USC has almost all the trappings that attracted Meyer to his previous two jobs: national championship pedigree; forwardly placed within a Power Five conference; sitting on fertile recruiting soil; down on its luck and dying for a savior; and at least one coach removed from the glory days under a coaching giant.

At Florida, Meyer was replacing the guy who replaced The Guy, Steve Spurrier. At Ohio State, Luke Fickell was the interim coach after taking over for the fired Jim Tressel. At USC, Clay Helton is the latest in-over-his-head replacement for Pete Carroll.

But there is one thing USC lacks that both Florida and Ohio State offered — an established and respected athletic director. Both Jeremy Foley in Gainesville and Smith in Columbus provided sage counsel and strong leadership when all the off-field crises inevitably came along with all the on-field victories.

Lynn Swann? Not so much. He’s about as embattled as his football coach, and the Hall of Fame former wide receiver brings no administrative gravitas to the position.

“He’s not going to USC to work for an AD who’s about to be fired,” the former colleague said. “There has to be some stability over him or his head will explode. Urban likes to have a guy he can go talk to about a problem.”

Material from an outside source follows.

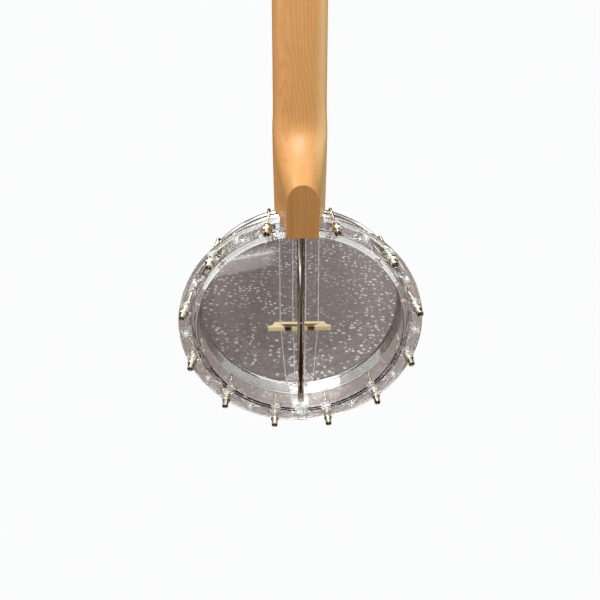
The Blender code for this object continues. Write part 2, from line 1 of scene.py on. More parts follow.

There have been plenty of problems to discuss over the years. Which is why Meyer’s former colleague speculated about another possible option if a college opening doesn’t move the needle.

“Maybe the next stop is the NFL?” he said. “He’s had some disciplinary decisions he’s had to make, or not make, and those were uncomfortable for him. In the NFL, the owner or Roger Goodell is handling discipline. Maybe they could protect him a little bit.”

That makes sense, but there is this counterbalance: Bill Belichick has averaged 3.6 regular-season losses over the last five years. Meyer averaged less than one regular-season loss per year at Ohio State — and those laughably rare defeats were agony. Anything worse than 14-2 could kill him.

But even if Urban Meyer thinks he couldn’t live with losing, he may not be able to live without coaching. Not for the rest of his days. And the expectation of yet another return from retirement will be a storyline that runs throughout this college football season.